April 03, 2012|By Richard Verrier, Los Angeles Times
  • “We think it’s an incredible story that fits into a strategy of being a place for the world’s best storytellers,” Erin McPherson, Yahoo’s head of video programming, said of "Electric City."
“We think it’s an incredible story that fits into a strategy… (Mel Melcon, Los Angeles…)

It's a long way from Woody.

In an upcoming animated series called "Electric City," Tom Hanks plays Cleveland Carr, a former police officer charged with maintaining order in a murky metropolis, where secret police and murder lurk beneath the veneer of a peaceful society.

The series, conceived by Hanks and co-produced by his production company Playtone and Indian media company Reliance Entertainment, will debut this summer — not in a theater or on a TV screen, but on the giant Internet portal Yahoo.

"It's a great way to get into your audience's bedroom, to be able to go wherever they are and to give them an experimental and compelling story," said Gary Goetzman, Hanks' Playtone business partner.

"Electric City" is a high-profile example of how the Internet is becoming a new frontier for animation, in much the same way cable television was in the early 1980s. The Web is creating new opportunities for artists and filmmakers to distribute experimental and often irreverent entertainment to millions of viewers worldwide without having to go through the traditional gatekeepers: the major studios and television networks.

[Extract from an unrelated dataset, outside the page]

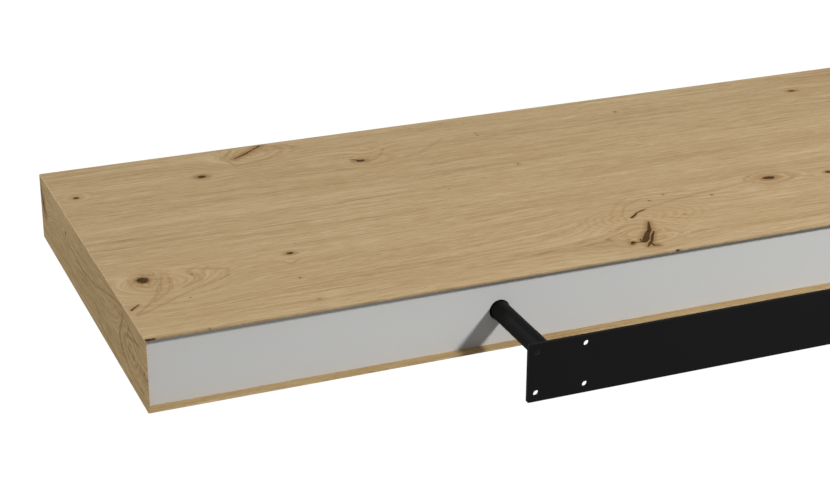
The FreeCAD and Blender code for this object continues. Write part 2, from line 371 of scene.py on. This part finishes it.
def grain_tone(u, v, seed, flow):
    """Bands, rings, threads, lines and fibres along the flow, less pores and veins; about 0 to 1."""
    line = layer(u, flow, seed, LINE)
    fibre = layer(u, flow, seed, FIBRE)
    vein = layer(u, flow, seed, VEIN).size().step(0.0, 0.06, 1.0, 0.0)
    pore = layer(u, flow, seed, PORE).step(0.2, 0.5)
    clear = layer(u, v, seed, CLEAR).step(-0.3, 0.3, 0.45, 1.0)
    rings = layer(u, flow, seed, RING) * 0.18 + layer(u, flow, seed, THREAD) * 0.36
    tone = layer(u, flow, seed, BAND) * 0.2 + rings * clear + line * 0.4 + fibre * 0.66
    return tone - pore * 0.2 - vein * clear * 0.1 + 0.6, line, fibre


def marks(u, v, low, rough, fine, knots, dots, cracks, lines):
    """How dark it is inside knots and cracks, and how brown around them, from 0 to 1."""
    tree = u.tree
    dark, brown = 0.0, 0.0
    for at_u, at_v, push, stretch, core, halo, squash, tint, outline in knots:
        if core:
            rim_tint = 0.5 * tint if outline else 0.0
            dark, brown = use(tree, knot, u, v, rough, fine, dark, brown, at_u, at_v, core, halo,
                              squash, tint, outline, rim_tint)
    for item in dots:
        dark, brown = use(tree, dot, u, v, fine, dark, brown, *item)
    for points, reach, shade in cracks:
        away = near_line(tree, u, v, points)
        dark, brown = use(tree, crack, away, rough, fine, dark, brown, reach, shade)
    for points, reach, shade in lines:
        away = near_line(tree, u, v, points)
        brown = use(tree, soft_line, away, low, rough, brown, reach, shade)[0]
    return dark, brown


def edge_wear(u, v, rough, edges):
    """How much lighter the laminate is beside the edges of its face: a painted highlight along the edges,
    together with wear.
    """
    low_u, high_u, low_v, high_v = edges
    near = (u - low_u).least(high_u - u).least((v - low_v).least(high_v - v))
    return (near + rough * 0.15).step(0.3, 0.8, 0.35, 0.0)


def oak(name, u_of, v_of, seed, knots=(), swells=(), swirls=(), cracks=(), dots=(), lines=(),
        shades=OAK_SHADES, edges=NO_EDGES):
    made, tree, shader = material(name)
    place = place_in_mm(tree)
    u = u_of(*place)
    v = v_of(*place)
    low = layer(u, v, seed, LOW)
    rough = layer(u, v, seed, ROUGH)
    fine = layer(u, v, seed, FINE)

    flow = grain_flow(u, v, seed, low, knots, swells)
    tone, line, fibre = grain_tone(u, v, seed, flow)
    warm = layer(u, v, seed, WARM).step(0.0, 0.5, 0.0, 0.25)
    for item in swirls:
        tone, warm = use(tree, swirl, u, v, low, rough, tone, warm, *item)
    colour = ramp(tree, tone, *shades)
    colour = mix(tree, warm, colour, OAK_PINK)

    dark, brown = marks(u, v, low, rough, fine, knots, dots, cracks, lines)
    colour = mix(tree, brown * (fibre * 0.5 + 0.95), colour, OAK_BROWN)
    speck = (fine * 2.4 + rough * 0.6 + 0.58).limit()
    deep = mix(tree, speck * dark.step(0.4, 1.0, 0.5, 1.0), KNOT_OLIVE, KNOT_BLACK)
    colour = mix(tree, dark.step(0.0, 0.75), colour, deep)
    # The lighter band along the face edges is a painted highlight together with wear.
    colour = mix(tree, edge_wear(u, v, rough, edges), colour, OAK_EDGE)

    tree.links.new(colour, shader.inputs["Base Color"])
    tree.links.new((fibre * 0.1 + 0.56).socket, shader.inputs["Roughness"])
    shader.inputs["Specular IOR Level"].default_value = 0.1
    bump(tree, shader, fibre * 0.6 + line * 0.3 - dark * 2.0, 0.00004)
    return made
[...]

Top online video distributors such as Yahoo and YouTube are creating or distributing premium online animation as part of an effort to keep viewers on their sites and to generate more advertising dollars. Google Inc.'s YouTube, its dominant online video site, is helping fund and develop 100-plus free high-quality channels with the support of top Hollywood animation veterans. They're also courting undiscovered talent.

"There are tens of thousands of bedroom animators now that are creating interesting content, putting up blogs and posting it on YouTube," said Graham Bennett, YouTube's manager of original programming. "We're trying to create the best of a new breed of animators."

YouTube has partnered with veteran cartoon executive Fred Seibert, former creative director of MTV and president of cartoon factory Hanna-Barbera, to launch "Cartoon Hangover." Seibert's Frederator Studios, behind such children's TV shows such as "Fan Boy & Chum Chum" and "The Fairly OddParents" is producing 10 original series, each consisting of four-minute episodes, aimed at older teens and young adults. Its "Bravest Warriors" is about a group of teenagers who are superheroes.

"I used to call what we did garage-band animation," said Seibert, who launched his first online animation channel in 2005. "Now, this is studio-based, quality animation with world-class talent from the heart of Hollywood."

It's a two-way street. Some animated Web hits are migrating to television. Cartoon Network will debut a new series this summer based on "The Annoying Orange," a breakout online character that became a YouTube hit, with more than 1 billion total views. The series, created by former film school student Dane Bodigheimer, features an annoying but entertaining citrus that heckles other animated fruits and vegetables.

Talent agencies also are becoming players in the online animation arena. The Collective, the management and production company headed by Michael Green (co-founder of the Hollywood agency the Firm), is partnering with teenage actor-comedian Lucas Cruikshank on a new animated series called "It's Fred," based on the characters from Cruikshank's popular Nickelodeon TV show and original Web series.

The series, which debuted in December and features new episodes every two weeks, is written and directed by Eryk Casemiro and Kate Boutilier, producers of the hit 1990s TV shows "Rugrats" and "The Wild Thornberries."

"'The Annoying Orange' and 'Fred' are two very good examples of creators that built very, very robust audiences without the help of a third party, and what we're trying to do is capture that value in the best way we can," said Green, whose company licenses merchandise from both shows and represents their creators.

Mondo Media, a San Francisco company behind the popular online shows "Happy Tree Friends" and "Dick Figures," is expanding its animation channel on YouTube by developing 65 original pilots over the next three years.

More in the style of the Adult Swim animation cable network than Cartoon Network, Mondo Media's new projects will cater to older teens and young adults. They will include "Off the Curb," about a crew of smack-talking knuckleheads — created by Carlos Alazraqui, an actor in Comedy Central's "Reno 911" — and "Ad Wizards," from Kent Nichols and Douglas Sarine, creators of the YouTube hit "Ask a Ninja."

With creative teams in the U.S., Australia, Canada and Scotland, Mondo solicits material from a global network of talent, helping to finance productions, package shows for possible television distribution and sell merchandise: Backpacks and plush toys from "Happy Tree Friends" — a show that draws 20 million views a month — are big sellers in Japan.